*DESCRIPTION OF THE TASK*: Each line of the material must be returned exactly.

*DATA EXCERPT*:
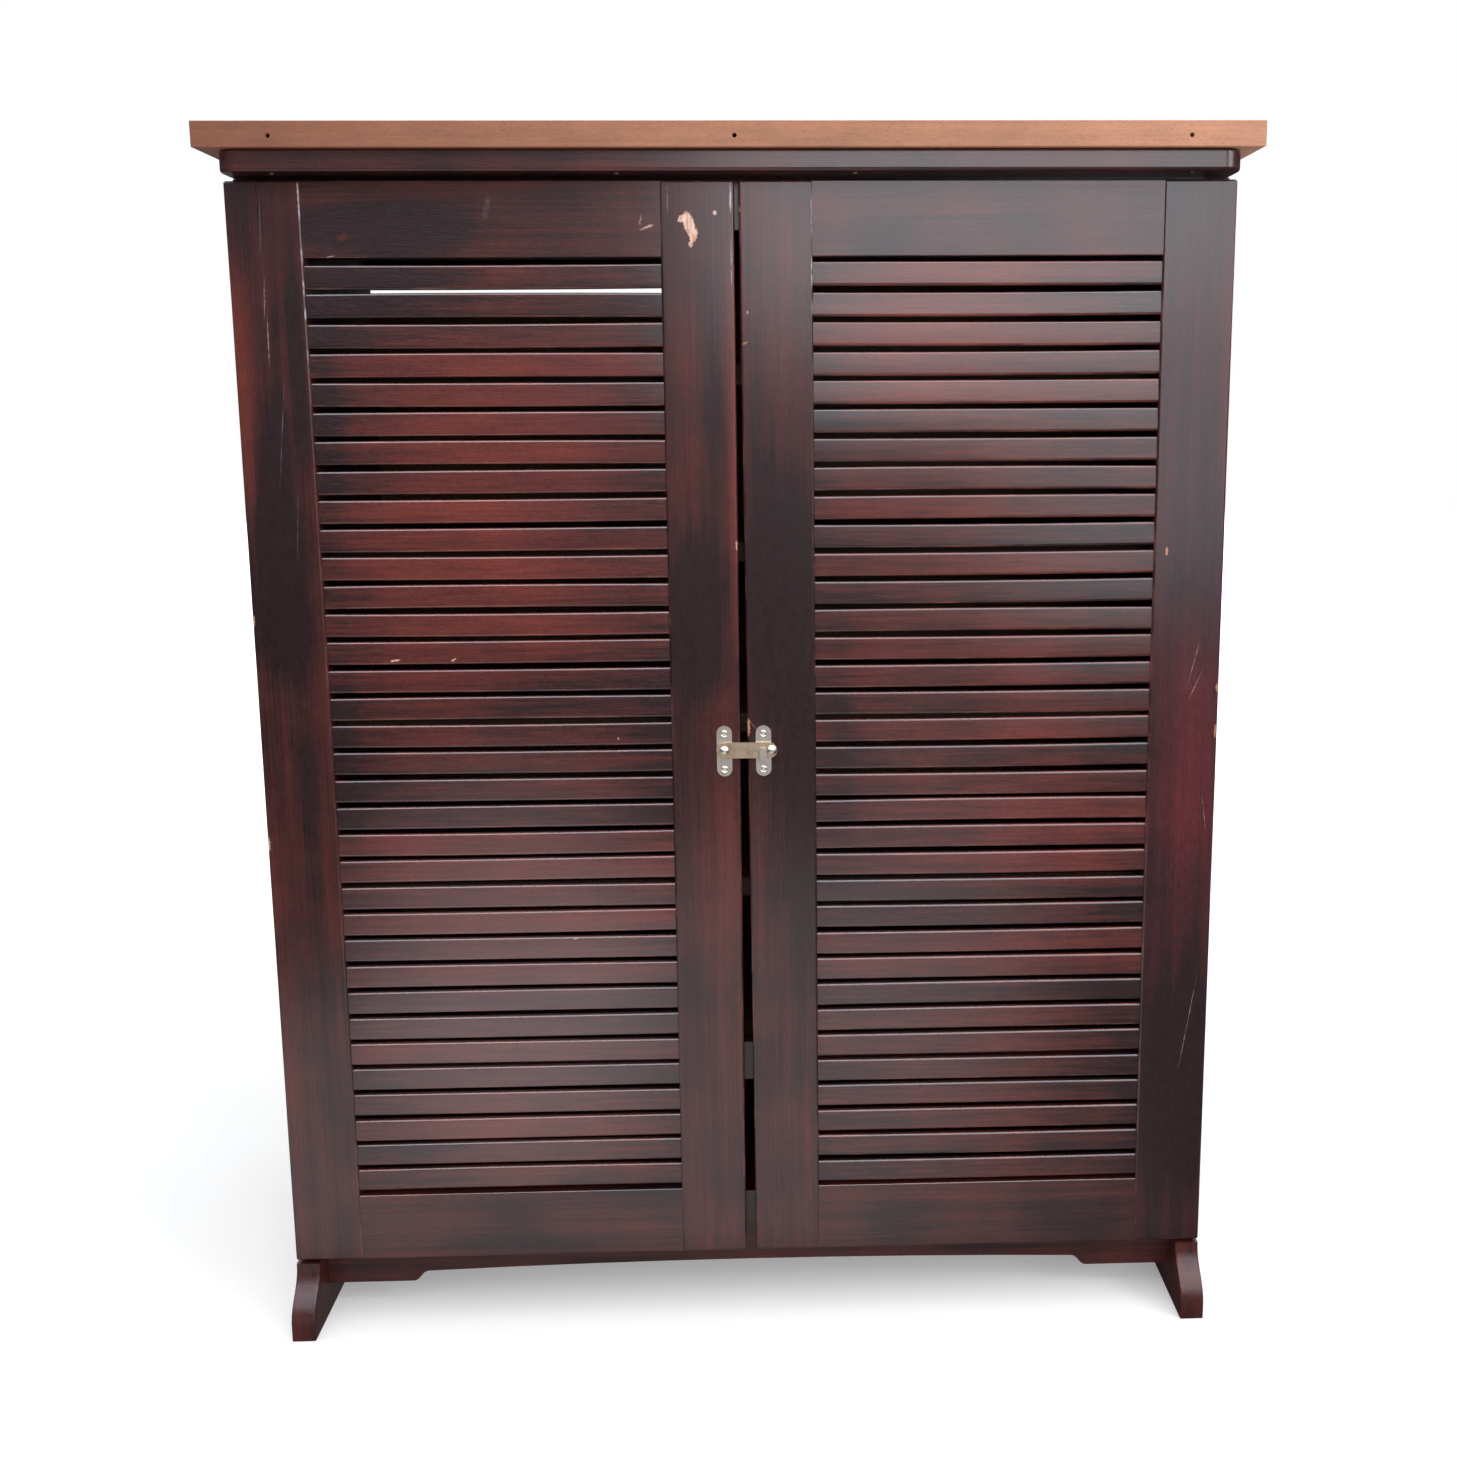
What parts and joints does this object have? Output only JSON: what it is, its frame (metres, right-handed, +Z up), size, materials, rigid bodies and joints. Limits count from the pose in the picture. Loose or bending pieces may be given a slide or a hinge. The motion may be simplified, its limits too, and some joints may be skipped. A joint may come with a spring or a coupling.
{
  "type": "shoe cabinet",
  "caption": "Upright louvred shoe cabinet: two hinged doors with a swinging bar latch, inner shelves, side panels that run down to curved toes, and a bare wooden top board.",
  "frame": {"origin": "on the floor, under the centre of the top board", "axes": "+Z up, -Y out of the doors, +X to the right of somebody who faces the doors"},
  "size_m": [0.932, 0.405, 1.146],
  "materials": {
    "stained_wood": "dark red-brown stain under satin lacquer, worn",
    "bare_beech": "bare sanded wood, fine straight grain",
    "inner_wood": "thin dark stain, matt",
    "hardboard": "plain brown hardboard",
    "plated_steel": "dulled nickel plate",
    "hinge_steel": "zinc plate",
    "screw_steel": "zinc plate"
  },
  "bodies": {
    "case": {"top_board": "bare_beech", "case_top": "stained_wood", "top_board_screws": "screw_steel", "left_side_panel": "stained_wood", "right_side_panel": "stained_wood", "bottom_board": "stained_wood", "front_apron": "stained_wood", "rear_apron": "stained_wood", "top_stretcher": "stained_wood", "back_top_rail": "stained_wood", "back_muntin": "stained_wood", "left_back_sheet": "hardboard", "right_back_sheet": "hardboard", "back_nails": "screw_steel", "lowest_shelf_rail": "stained_wood", "shelf_1": "inner_wood", "shelf_2": "inner_wood", "shelf_3": "inner_wood", "shelf_4": "inner_wood", "shelf_5": "inner_wood", "left_shelf_cleats": "inner_wood", "right_shelf_cleats": "inner_wood", "left_lower_hinge_case_leaf": "hinge_steel", "left_middle_hinge_case_leaf": "hinge_steel", "left_upper_hinge_case_leaf": "hinge_steel", "right_lower_hinge_case_leaf": "hinge_steel", "right_middle_hinge_case_leaf": "hinge_steel", "right_upper_hinge_case_leaf": "hinge_steel", "left_hinge_case_screws": "hinge_steel", "right_hinge_case_screws": "hinge_steel", "left_hinge_pins": "hinge_steel", "right_hinge_pins": "hinge_steel"},
    "left_door": {"left_door_hinge_stile": "stained_wood", "left_door_lock_stile": "stained_wood", "left_door_top_rail": "stained_wood", "left_door_bottom_rail": "stained_wood", "left_door_upper_slats": "stained_wood", "left_door_lower_slats": "stained_wood", "left_lower_hinge_door_leaf": "hinge_steel", "left_middle_hinge_door_leaf": "hinge_steel", "left_upper_hinge_door_leaf": "hinge_steel", "left_hinge_door_screws": "hinge_steel", "latch_plate": "plated_steel", "latch_plate_screws": "plated_steel", "latch_rivet": "plated_steel"},
    "right_door": {"right_door_hinge_stile": "stained_wood", "right_door_lock_stile": "stained_wood", "right_door_top_rail": "stained_wood", "right_door_bottom_rail": "stained_wood", "right_door_upper_slats": "stained_wood", "right_door_lower_slats": "stained_wood", "right_lower_hinge_door_leaf": "hinge_steel", "right_middle_hinge_door_leaf": "hinge_steel", "right_upper_hinge_door_leaf": "hinge_steel", "right_hinge_door_screws": "hinge_steel", "keeper_plate": "plated_steel", "keeper_plate_screws": "plated_steel"},
    "latch_arm": {"latch_arm": "plated_steel", "latch_knob": "plated_steel"}
  },
  "joints": [
    {"name": "left_door_hinge", "type": "hinge", "parent": "case", "child": "left_door", "pos_m": [-0.45335, -0.15425, 0.585], "axis": [0, 0, -1], "range_deg": [0, 175]},
    {"name": "right_door_hinge", "type": "hinge", "parent": "case", "child": "right_door", "pos_m": [0.45335, -0.15425, 0.585], "axis": [0, 0, 1], "range_deg": [0, 175]},
    {"name": "latch_arm_swing", "type": "hinge", "parent": "left_door", "child": "latch_arm", "pos_m": [-0.0184, -0.18, 0.582], "axis": [0, -1, 0], "range_deg": [0, 270]}
  ]
}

*COMPLETE RESPONSE*:
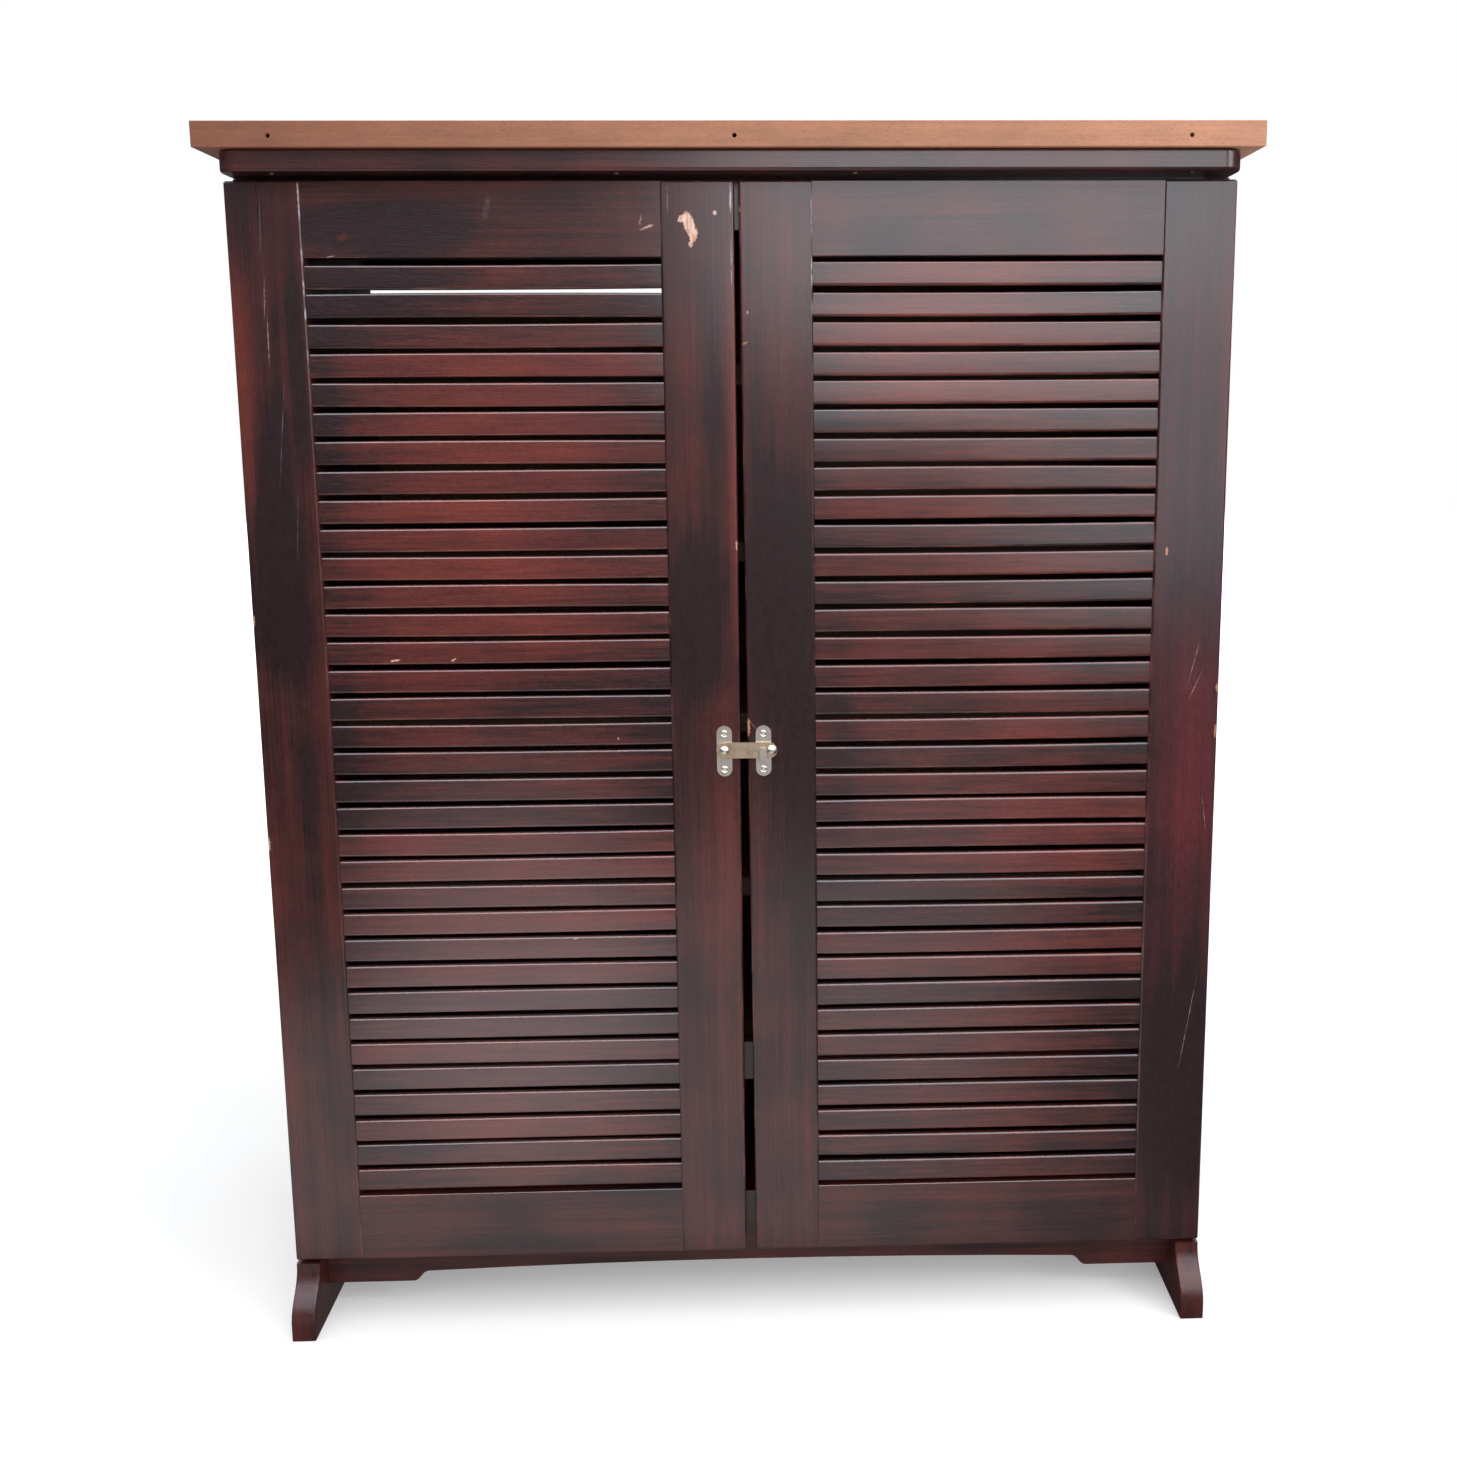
What parts and joints does this object have? Output only JSON: what it is, its frame (metres, right-handed, +Z up), size, materials, rigid bodies and joints. Limits count from the pose in the picture. Loose or bending pieces may be given a slide or a hinge. The motion may be simplified, its limits too, and some joints may be skipped. A joint may come with a spring or a coupling.
{
  "type": "shoe cabinet",
  "caption": "Upright louvred shoe cabinet: two hinged doors with a swinging bar latch, inner shelves, side panels that run down to curved toes, and a bare wooden top board.",
  "frame": {"origin": "on the floor, under the centre of the top board", "axes": "+Z up, -Y out of the doors, +X to the right of somebody who faces the doors"},
  "size_m": [0.932, 0.405, 1.146],
  "materials": {
    "stained_wood": "dark red-brown stain under satin lacquer, worn",
    "bare_beech": "bare sanded wood, fine straight grain",
    "inner_wood": "thin dark stain, matt",
    "hardboard": "plain brown hardboard",
    "plated_steel": "dulled nickel plate",
    "hinge_steel": "zinc plate",
    "screw_steel": "zinc plate"
  },
  "bodies": {
    "case": {"top_board": "bare_beech", "case_top": "stained_wood", "top_board_screws": "screw_steel", "left_side_panel": "stained_wood", "right_side_panel": "stained_wood", "bottom_board": "stained_wood", "front_apron": "stained_wood", "rear_apron": "stained_wood", "top_stretcher": "stained_wood", "back_top_rail": "stained_wood", "back_muntin": "stained_wood", "left_back_sheet": "hardboard", "right_back_sheet": "hardboard", "back_nails": "screw_steel", "lowest_shelf_rail": "stained_wood", "shelf_1": "inner_wood", "shelf_2": "inner_wood", "shelf_3": "inner_wood", "shelf_4": "inner_wood", "shelf_5": "inner_wood", "left_shelf_cleats": "inner_wood", "right_shelf_cleats": "inner_wood", "left_lower_hinge_case_leaf": "hinge_steel", "left_middle_hinge_case_leaf": "hinge_steel", "left_upper_hinge_case_leaf": "hinge_steel", "right_lower_hinge_case_leaf": "hinge_steel", "right_middle_hinge_case_leaf": "hinge_steel", "right_upper_hinge_case_leaf": "hinge_steel", "left_hinge_case_screws": "hinge_steel", "right_hinge_case_screws": "hinge_steel", "left_hinge_pins": "hinge_steel", "right_hinge_pins": "hinge_steel"},
    "left_door": {"left_door_hinge_stile": "stained_wood", "left_door_lock_stile": "stained_wood", "left_door_top_rail": "stained_wood", "left_door_bottom_rail": "stained_wood", "left_door_upper_slats": "stained_wood", "left_door_lower_slats": "stained_wood", "left_lower_hinge_door_leaf": "hinge_steel", "left_middle_hinge_door_leaf": "hinge_steel", "left_upper_hinge_door_leaf": "hinge_steel", "left_hinge_door_screws": "hinge_steel", "latch_plate": "plated_steel", "latch_plate_screws": "plated_steel", "latch_rivet": "plated_steel"},
    "right_door": {"right_door_hinge_stile": "stained_wood", "right_door_lock_stile": "stained_wood", "right_door_top_rail": "stained_wood", "right_door_bottom_rail": "stained_wood", "right_door_upper_slats": "stained_wood", "right_door_lower_slats": "stained_wood", "right_lower_hinge_door_leaf": "hinge_steel", "right_middle_hinge_door_leaf": "hinge_steel", "right_upper_hinge_door_leaf": "hinge_steel", "right_hinge_door_screws": "hinge_steel", "keeper_plate": "plated_steel", "keeper_plate_screws": "plated_steel"},
    "latch_arm": {"latch_arm": "plated_steel", "latch_knob": "plated_steel"}
  },
  "joints": [
    {"name": "left_door_hinge", "type": "hinge", "parent": "case", "child": "left_door", "pos_m": [-0.45335, -0.15425, 0.585], "axis": [0, 0, -1], "range_deg": [0, 175]},
    {"name": "right_door_hinge", "type": "hinge", "parent": "case", "child": "right_door", "pos_m": [0.45335, -0.15425, 0.585], "axis": [0, 0, 1], "range_deg": [0, 175]},
    {"name": "latch_arm_swing", "type": "hinge", "parent": "left_door", "child": "latch_arm", "pos_m": [-0.0184, -0.18, 0.582], "axis": [0, -1, 0], "range_deg": [0, 270]}
  ]
}